REQUIREMENTS
For the listing that follows, give again exactly the lines from the one with "for (const [side, sign]" to the one with "in imported if", including both.
---+---
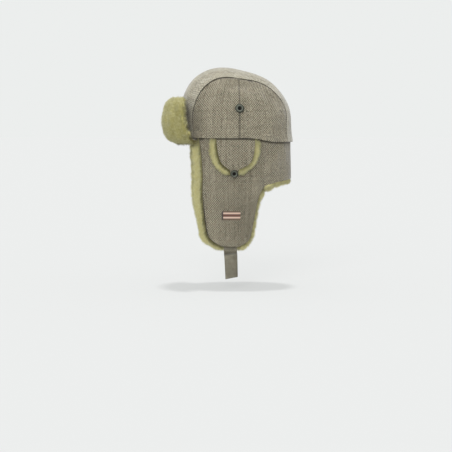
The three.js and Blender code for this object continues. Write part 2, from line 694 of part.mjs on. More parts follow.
// Forehead pile: a padded backing with rows of locks that lie outwards and away from its middle height
function frontFur() {
  const back = frontFurBack();
  const inside = (row, share) => {
    const i = Math.min(Math.floor(row), FRONT_FUR.length - 2);
    const place = (k) => [mix(back[k].out, FRONT_FUR[k].out, share), mix(back[k].up, FRONT_FUR[k].up, share)];
    const [from, to] = [place(i), place(i + 1)];
    return [mix(from[0], to[0], row - i), mix(from[1], to[1], row - i)];
  };
  const outer = FRONT_FUR.map((row, i) => {
    const depth = Math.hypot(row.out - back[i].out, row.up - back[i].up);
    const [out, up] = inside(i, 1 - Math.min(FRONT_PILE_BASE, depth / 3) / depth);
    return { out, up, end: row.end };
  });
  const locks = [];
  const { first, last, parting } = FRONT_LOCK_ROWS;
  const ends = FRONT_FUR.map(({ end }, i) => ({ row: i, end }));
  for (let i = 0; i < FRONT_LOCK.rows; i += 1) {
    const row = mix(first, last, (i + UNEVENNESS * uneven(i + 2)) / (FRONT_LOCK.rows - 1));
    const lie = (row < parting ? -FRONT_LOCK.lie : FRONT_LOCK.lie) / 2;
    const end = lookUp(ends, 'row', 'end', row) - FRONT_LOCK_MARGIN;
    for (let j = 0; j < FRONT_LOCK.columns; j += 1) {
      const seed = 17 * i + 3 * j + 1;
      const column = j + STAGGER * ((i % 2) - 0.5) + UNEVENNESS * uneven(seed);
      const across = THREE.MathUtils.clamp((2 * column) / (FRONT_LOCK.columns - 1) - 1, -1, 1);
      const point = (at, share, turn) => {
        const place = inside(THREE.MathUtils.clamp(at, 0, ends.length - 1), share);
        return frontPoint(end * across + turn, ...place);
      };
      const foot = point(row - lie, FRONT_LOCK.foot, 0);
      const reach = FRONT_LOCK.tip + RAGGEDNESS * uneven(seed + 4);
      const tip = point(row + lie, reach, FRONT_LOCK.turn * across);
      const deep = point(row, 1, 0).sub(point(row, FRONT_LOCK.foot, 0));
      locks.push(lock(foot, tip, deep, FRONT_LOCK.width, FRONT_LOCK.depth));
    }
  }
  const behind = frontWall(frontPath(CLOTH / 2 + GAP), frontPath(-CLOTH), GAP);
  return fuse(frontWall(outer, back), locks, [behind]);
}

function earFur() {
  const backing = liningWall(EAR_FLAP, FLAP_COLUMNS, EAR_PILE_END, () => [liningInset, liningInset + PILE]);
  const locks = rimLocks(EAR_FLAP, EAR_PILE_END, RIM_LOCK, RIM_LOCKS_START);
  const cloth = flapWall(EAR_FLAP, FLAP_COLUMNS, SKIRT_INSET, SKIRT_INSET + CLOTH, GAP);
  return fuse(backing, locks, [cloth, strapRoom()]);
}

// Pile of an ear cover, between the cover's cloth and the ear flap
function earCoverFur() {
  const depths = (row) => [CLOTH + 2 * GAP - (row.out ?? COVER_TONGUE.out), SKIRT_INSET - 2 * GAP];
  const backing = liningWall(EAR_COVER, COVER_COLUMNS, COVER_PILE_END, depths);
  const locks = rimLocks(EAR_COVER, COVER_PILE_END, COVER_LOCK, COVER_LOCKS_START);
  const neighbours = [
    flapWall([...EAR_COVER, COVER_TONGUE], COVER_COLUMNS, 0, CLOTH, GAP),
    flapWall(EAR_FLAP, FLAP_COLUMNS, SKIRT_INSET, liningInset + PILE, GAP),
  ];
  return fuse(backing, locks, neighbours);
}

// Snap parts are turned about their own axis, with their backs on the cloth
function snap(profile) {
  const points = profile.map(({ radius, height }) => new THREE.Vector2(radius, height));
  return new THREE.LatheGeometry(points, SNAP_SEGMENTS);
}

function seated(mesh, point, outwards) {
  mesh.position.copy(point);
  mesh.quaternion.setFromUnitVectors(new THREE.Vector3(0, 1, 0), outwards);
  return mesh;
}

function label() {
  const rows = [{ down: LABEL.top }, { down: LABEL.bottom }].map((row) => ({ ...LABEL, ...row }));
  const back = SKIRT_INSET - GAP;
  return flapWall(rows, LABEL.columns, back - LABEL.thickness, back);
}

const hat = new THREE.Group();
const crown = new THREE.Group();
const flaps = new THREE.Group();
const trim = new THREE.Group();
hat.add(crown, flaps, trim);

crown.add(named('top_band', topBand(), litTweed()));
flaps.add(named('neck_flap', neckCloth(), tweed()));
flaps.add(named('front_flap_cloth', frontCloth(), tweed()));
flaps.add(named('front_flap_fur', frontFur(), pile()));
flaps.add(named('neck_fur', fuse(
  neckWall(liningInset, liningInset + PILE, NECK_ROWS, NECK_COLUMNS, NECK_PILE_REACH - PILE_BASE),
  neckLocks(),
  [neckCloth(GAP)],
), pile()));
trim.add(named('label', label(), woven()));

const frontPanel = sidePanel(frontAngles, -1);
const rearPanel = sidePanel(rearAngles, 1);
const earCloth = flapWall(EAR_FLAP, FLAP_COLUMNS, SKIRT_INSET, SKIRT_INSET + CLOTH);
const earPile = earFur();
const coverCloth = flapWall([...EAR_COVER, COVER_TONGUE], COVER_COLUMNS, 0, CLOTH);
const coverPile = earCoverFur();
const studPoint = crownAtSide(STUD.y, STUD.z);
const studNormal = crownNormal(studPoint);
const capInset = -cover(CAP.down) - 2 * GAP;
const capAngle = skirtAngle(CAP.y, CAP.down, capInset);
const capPoint = skirtPoint(capAngle, CAP.down, capInset);
const capNormal = capPoint.clone().sub(skirtPoint(capAngle, CAP.down, capInset + 1)).normalize();

for (const [side, sign] of [['left', 1], ['right', -1]]) {
  const onSide = (geometry) => (sign > 0 ? geometry : swayed(mirrored(geometry)));
  const flip = new THREE.Vector3(sign, 1, 1);
  crown.add(named(`side_panel_${side}_front`, onSide(frontPanel), tweed()));
  crown.add(named(`side_panel_${side}_rear`, onSide(rearPanel), tweed()));
  flaps.add(named(`ear_flap_${side}`, onSide(earCloth), tweed()));
  flaps.add(named(`ear_fur_${side}`, onSide(earPile), pile()));
  flaps.add(named(`ear_cover_${side}`, onSide(coverCloth), tweed()));
  flaps.add(named(`ear_cover_fur_${side}`, onSide(coverPile), pile()));
  trim.add(named(`strap_${side}`, onSide(strap()), webbing()));
  trim.add(seated(
    named(`snap_stud_${side}`, snap(STUD_PROFILE), metal()),
    studPoint.clone().addScaledVector(studNormal, GAP).multiply(flip),
    studNormal.clone().multiply(flip),
  ));
  trim.add(seated(
    named(`snap_cap_${side}`, snap(CAP_PROFILE), metal()),
    capPoint.clone().multiply(flip),
    capNormal.clone().multiply(flip),
  ));
}

export default hat;
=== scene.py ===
import math

import bpy
import numpy as np
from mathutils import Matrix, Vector, bvhtree, kdtree


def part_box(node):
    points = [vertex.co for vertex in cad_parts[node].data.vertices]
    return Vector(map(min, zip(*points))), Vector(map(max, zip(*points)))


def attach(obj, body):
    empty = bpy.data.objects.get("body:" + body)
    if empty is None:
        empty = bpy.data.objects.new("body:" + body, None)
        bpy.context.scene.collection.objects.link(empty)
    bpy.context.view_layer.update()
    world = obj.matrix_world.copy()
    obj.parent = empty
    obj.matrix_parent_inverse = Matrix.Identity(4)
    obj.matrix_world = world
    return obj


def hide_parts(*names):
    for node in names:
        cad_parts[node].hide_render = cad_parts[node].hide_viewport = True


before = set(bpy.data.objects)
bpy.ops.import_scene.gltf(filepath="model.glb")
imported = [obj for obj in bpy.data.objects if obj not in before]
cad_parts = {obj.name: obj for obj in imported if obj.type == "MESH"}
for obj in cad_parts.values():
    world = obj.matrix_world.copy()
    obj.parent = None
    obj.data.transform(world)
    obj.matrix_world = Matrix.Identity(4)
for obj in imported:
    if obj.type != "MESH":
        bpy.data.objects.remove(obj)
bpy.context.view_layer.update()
bpy.ops.object.select_all(action="DESELECT")

# Camera. A long lens looks at the left side of the hat from a little above it, as in a product
# photograph, so that the near and the far ear flap almost cover each other.
CAMERA_AZIMUTH = math.radians(86)
CAMERA_ELEVATION = math.radians(4)
CAMERA_DISTANCE = 3.0
CAMERA_LENS = 119.5
AIM = Vector((0, -0.024, -0.1763))

level = math.cos(CAMERA_ELEVATION)
away = Vector((
    math.sin(CAMERA_AZIMUTH) * level,
    -math.cos(CAMERA_AZIMUTH) * level,
    math.sin(CAMERA_ELEVATION),
))
bpy.ops.object.camera_add(location=AIM + CAMERA_DISTANCE * away)
camera = bpy.context.object
camera.name = "camera"
camera.data.lens = CAMERA_LENS
camera.data.clip_end = 30
camera.rotation_euler = away.to_track_quat("Z", "Y").to_euler()
bpy.context.scene.camera = camera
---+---
REPLY TO THE EXERCISE
for (const [side, sign] of [['left', 1], ['right', -1]]) {
  const onSide = (geometry) => (sign > 0 ? geometry : swayed(mirrored(geometry)));
  const flip = new THREE.Vector3(sign, 1, 1);
  crown.add(named(`side_panel_${side}_front`, onSide(frontPanel), tweed()));
  crown.add(named(`side_panel_${side}_rear`, onSide(rearPanel), tweed()));
  flaps.add(named(`ear_flap_${side}`, onSide(earCloth), tweed()));
  flaps.add(named(`ear_fur_${side}`, onSide(earPile), pile()));
  flaps.add(named(`ear_cover_${side}`, onSide(coverCloth), tweed()));
  flaps.add(named(`ear_cover_fur_${side}`, onSide(coverPile), pile()));
  trim.add(named(`strap_${side}`, onSide(strap()), webbing()));
  trim.add(seated(
    named(`snap_stud_${side}`, snap(STUD_PROFILE), metal()),
    studPoint.clone().addScaledVector(studNormal, GAP).multiply(flip),
    studNormal.clone().multiply(flip),
  ));
  trim.add(seated(
    named(`snap_cap_${side}`, snap(CAP_PROFILE), metal()),
    capPoint.clone().multiply(flip),
    capNormal.clone().multiply(flip),
  ));
}

export default hat;
=== scene.py ===
import math

import bpy
import numpy as np
from mathutils import Matrix, Vector, bvhtree, kdtree


def part_box(node):
    points = [vertex.co for vertex in cad_parts[node].data.vertices]
    return Vector(map(min, zip(*points))), Vector(map(max, zip(*points)))


def attach(obj, body):
    empty = bpy.data.objects.get("body:" + body)
    if empty is None:
        empty = bpy.data.objects.new("body:" + body, None)
        bpy.context.scene.collection.objects.link(empty)
    bpy.context.view_layer.update()
    world = obj.matrix_world.copy()
    obj.parent = empty
    obj.matrix_parent_inverse = Matrix.Identity(4)
    obj.matrix_world = world
    return obj


def hide_parts(*names):
    for node in names:
        cad_parts[node].hide_render = cad_parts[node].hide_viewport = True


before = set(bpy.data.objects)
bpy.ops.import_scene.gltf(filepath="model.glb")
imported = [obj for obj in bpy.data.objects if obj not in before]
cad_parts = {obj.name: obj for obj in imported if obj.type == "MESH"}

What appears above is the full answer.